— begin Material —

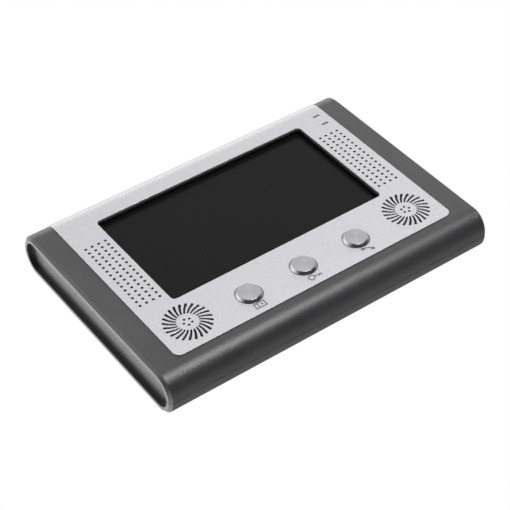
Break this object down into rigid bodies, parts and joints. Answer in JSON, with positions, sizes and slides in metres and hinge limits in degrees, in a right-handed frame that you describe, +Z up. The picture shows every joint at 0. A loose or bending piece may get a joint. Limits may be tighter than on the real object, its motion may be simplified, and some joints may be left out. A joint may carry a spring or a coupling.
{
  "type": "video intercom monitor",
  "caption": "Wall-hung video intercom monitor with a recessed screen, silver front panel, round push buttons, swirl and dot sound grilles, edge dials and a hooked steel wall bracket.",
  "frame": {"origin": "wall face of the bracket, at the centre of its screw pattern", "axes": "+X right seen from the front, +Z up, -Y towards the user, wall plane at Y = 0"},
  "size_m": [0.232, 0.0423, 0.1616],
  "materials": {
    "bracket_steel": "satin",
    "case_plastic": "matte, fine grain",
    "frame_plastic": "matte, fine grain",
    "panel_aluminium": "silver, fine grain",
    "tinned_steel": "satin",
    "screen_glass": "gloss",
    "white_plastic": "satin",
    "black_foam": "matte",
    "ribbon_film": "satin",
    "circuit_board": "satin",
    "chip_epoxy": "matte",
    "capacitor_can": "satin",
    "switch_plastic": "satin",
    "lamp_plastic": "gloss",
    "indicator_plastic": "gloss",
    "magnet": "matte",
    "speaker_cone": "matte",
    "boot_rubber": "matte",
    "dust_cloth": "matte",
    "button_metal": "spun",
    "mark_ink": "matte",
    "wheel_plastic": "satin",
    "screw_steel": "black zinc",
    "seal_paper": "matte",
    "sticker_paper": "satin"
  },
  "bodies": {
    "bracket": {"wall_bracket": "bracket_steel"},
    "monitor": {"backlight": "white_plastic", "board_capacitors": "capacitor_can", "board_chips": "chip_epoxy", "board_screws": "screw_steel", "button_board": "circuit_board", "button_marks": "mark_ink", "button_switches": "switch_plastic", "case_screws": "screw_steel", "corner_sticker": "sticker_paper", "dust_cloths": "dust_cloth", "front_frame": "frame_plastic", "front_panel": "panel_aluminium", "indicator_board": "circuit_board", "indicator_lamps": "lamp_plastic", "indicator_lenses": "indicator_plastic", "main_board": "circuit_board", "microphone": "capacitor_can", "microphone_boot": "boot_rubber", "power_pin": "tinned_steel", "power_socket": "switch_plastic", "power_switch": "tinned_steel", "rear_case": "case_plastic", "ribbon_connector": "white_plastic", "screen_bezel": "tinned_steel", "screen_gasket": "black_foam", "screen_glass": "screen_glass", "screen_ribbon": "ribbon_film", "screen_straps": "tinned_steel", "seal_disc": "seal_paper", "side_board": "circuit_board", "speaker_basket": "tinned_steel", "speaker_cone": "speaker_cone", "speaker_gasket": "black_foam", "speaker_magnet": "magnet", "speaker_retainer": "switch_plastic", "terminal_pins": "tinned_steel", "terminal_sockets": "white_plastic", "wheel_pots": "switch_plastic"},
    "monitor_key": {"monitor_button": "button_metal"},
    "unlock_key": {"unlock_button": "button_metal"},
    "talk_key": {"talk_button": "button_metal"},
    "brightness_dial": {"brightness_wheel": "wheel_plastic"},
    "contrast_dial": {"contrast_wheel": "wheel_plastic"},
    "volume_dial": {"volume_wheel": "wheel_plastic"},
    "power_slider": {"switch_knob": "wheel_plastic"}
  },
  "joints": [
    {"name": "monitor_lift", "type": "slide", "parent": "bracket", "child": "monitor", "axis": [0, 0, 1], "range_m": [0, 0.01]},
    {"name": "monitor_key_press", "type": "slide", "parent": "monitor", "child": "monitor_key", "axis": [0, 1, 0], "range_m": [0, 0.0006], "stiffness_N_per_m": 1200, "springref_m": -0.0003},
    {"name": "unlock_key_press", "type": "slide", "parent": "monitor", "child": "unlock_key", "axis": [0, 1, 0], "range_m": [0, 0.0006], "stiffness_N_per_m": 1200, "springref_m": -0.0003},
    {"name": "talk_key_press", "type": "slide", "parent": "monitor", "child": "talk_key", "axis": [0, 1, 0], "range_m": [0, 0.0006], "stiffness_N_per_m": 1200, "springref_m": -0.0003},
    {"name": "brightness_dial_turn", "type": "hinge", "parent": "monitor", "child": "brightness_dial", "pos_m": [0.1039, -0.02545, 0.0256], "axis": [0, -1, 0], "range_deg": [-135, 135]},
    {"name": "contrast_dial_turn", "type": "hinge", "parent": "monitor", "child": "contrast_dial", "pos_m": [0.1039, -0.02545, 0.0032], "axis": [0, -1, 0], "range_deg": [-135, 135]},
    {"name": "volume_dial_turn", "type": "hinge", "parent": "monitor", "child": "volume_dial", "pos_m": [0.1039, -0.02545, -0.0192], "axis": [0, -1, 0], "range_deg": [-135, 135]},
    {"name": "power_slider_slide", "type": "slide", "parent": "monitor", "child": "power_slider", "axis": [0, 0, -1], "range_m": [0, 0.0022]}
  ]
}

— end Material —

### Problem
Extract the data in full. Keep it word for word.

### Exercise result
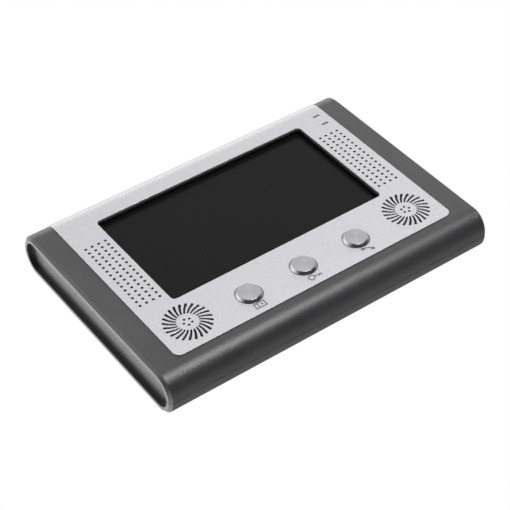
Break this object down into rigid bodies, parts and joints. Answer in JSON, with positions, sizes and slides in metres and hinge limits in degrees, in a right-handed frame that you describe, +Z up. The picture shows every joint at 0. A loose or bending piece may get a joint. Limits may be tighter than on the real object, its motion may be simplified, and some joints may be left out. A joint may carry a spring or a coupling.
{
  "type": "video intercom monitor",
  "caption": "Wall-hung video intercom monitor with a recessed screen, silver front panel, round push buttons, swirl and dot sound grilles, edge dials and a hooked steel wall bracket.",
  "frame": {"origin": "wall face of the bracket, at the centre of its screw pattern", "axes": "+X right seen from the front, +Z up, -Y towards the user, wall plane at Y = 0"},
  "size_m": [0.232, 0.0423, 0.1616],
  "materials": {
    "bracket_steel": "satin",
    "case_plastic": "matte, fine grain",
    "frame_plastic": "matte, fine grain",
    "panel_aluminium": "silver, fine grain",
    "tinned_steel": "satin",
    "screen_glass": "gloss",
    "white_plastic": "satin",
    "black_foam": "matte",
    "ribbon_film": "satin",
    "circuit_board": "satin",
    "chip_epoxy": "matte",
    "capacitor_can": "satin",
    "switch_plastic": "satin",
    "lamp_plastic": "gloss",
    "indicator_plastic": "gloss",
    "magnet": "matte",
    "speaker_cone": "matte",
    "boot_rubber": "matte",
    "dust_cloth": "matte",
    "button_metal": "spun",
    "mark_ink": "matte",
    "wheel_plastic": "satin",
    "screw_steel": "black zinc",
    "seal_paper": "matte",
    "sticker_paper": "satin"
  },
  "bodies": {
    "bracket": {"wall_bracket": "bracket_steel"},
    "monitor": {"backlight": "white_plastic", "board_capacitors": "capacitor_can", "board_chips": "chip_epoxy", "board_screws": "screw_steel", "button_board": "circuit_board", "button_marks": "mark_ink", "button_switches": "switch_plastic", "case_screws": "screw_steel", "corner_sticker": "sticker_paper", "dust_cloths": "dust_cloth", "front_frame": "frame_plastic", "front_panel": "panel_aluminium", "indicator_board": "circuit_board", "indicator_lamps": "lamp_plastic", "indicator_lenses": "indicator_plastic", "main_board": "circuit_board", "microphone": "capacitor_can", "microphone_boot": "boot_rubber", "power_pin": "tinned_steel", "power_socket": "switch_plastic", "power_switch": "tinned_steel", "rear_case": "case_plastic", "ribbon_connector": "white_plastic", "screen_bezel": "tinned_steel", "screen_gasket": "black_foam", "screen_glass": "screen_glass", "screen_ribbon": "ribbon_film", "screen_straps": "tinned_steel", "seal_disc": "seal_paper", "side_board": "circuit_board", "speaker_basket": "tinned_steel", "speaker_cone": "speaker_cone", "speaker_gasket": "black_foam", "speaker_magnet": "magnet", "speaker_retainer": "switch_plastic", "terminal_pins": "tinned_steel", "terminal_sockets": "white_plastic", "wheel_pots": "switch_plastic"},
    "monitor_key": {"monitor_button": "button_metal"},
    "unlock_key": {"unlock_button": "button_metal"},
    "talk_key": {"talk_button": "button_metal"},
    "brightness_dial": {"brightness_wheel": "wheel_plastic"},
    "contrast_dial": {"contrast_wheel": "wheel_plastic"},
    "volume_dial": {"volume_wheel": "wheel_plastic"},
    "power_slider": {"switch_knob": "wheel_plastic"}
  },
  "joints": [
    {"name": "monitor_lift", "type": "slide", "parent": "bracket", "child": "monitor", "axis": [0, 0, 1], "range_m": [0, 0.01]},
    {"name": "monitor_key_press", "type": "slide", "parent": "monitor", "child": "monitor_key", "axis": [0, 1, 0], "range_m": [0, 0.0006], "stiffness_N_per_m": 1200, "springref_m": -0.0003},
    {"name": "unlock_key_press", "type": "slide", "parent": "monitor", "child": "unlock_key", "axis": [0, 1, 0], "range_m": [0, 0.0006], "stiffness_N_per_m": 1200, "springref_m": -0.0003},
    {"name": "talk_key_press", "type": "slide", "parent": "monitor", "child": "talk_key", "axis": [0, 1, 0], "range_m": [0, 0.0006], "stiffness_N_per_m": 1200, "springref_m": -0.0003},
    {"name": "brightness_dial_turn", "type": "hinge", "parent": "monitor", "child": "brightness_dial", "pos_m": [0.1039, -0.02545, 0.0256], "axis": [0, -1, 0], "range_deg": [-135, 135]},
    {"name": "contrast_dial_turn", "type": "hinge", "parent": "monitor", "child": "contrast_dial", "pos_m": [0.1039, -0.02545, 0.0032], "axis": [0, -1, 0], "range_deg": [-135, 135]},
    {"name": "volume_dial_turn", "type": "hinge", "parent": "monitor", "child": "volume_dial", "pos_m": [0.1039, -0.02545, -0.0192], "axis": [0, -1, 0], "range_deg": [-135, 135]},
    {"name": "power_slider_slide", "type": "slide", "parent": "monitor", "child": "power_slider", "axis": [0, 0, -1], "range_m": [0, 0.0022]}
  ]
}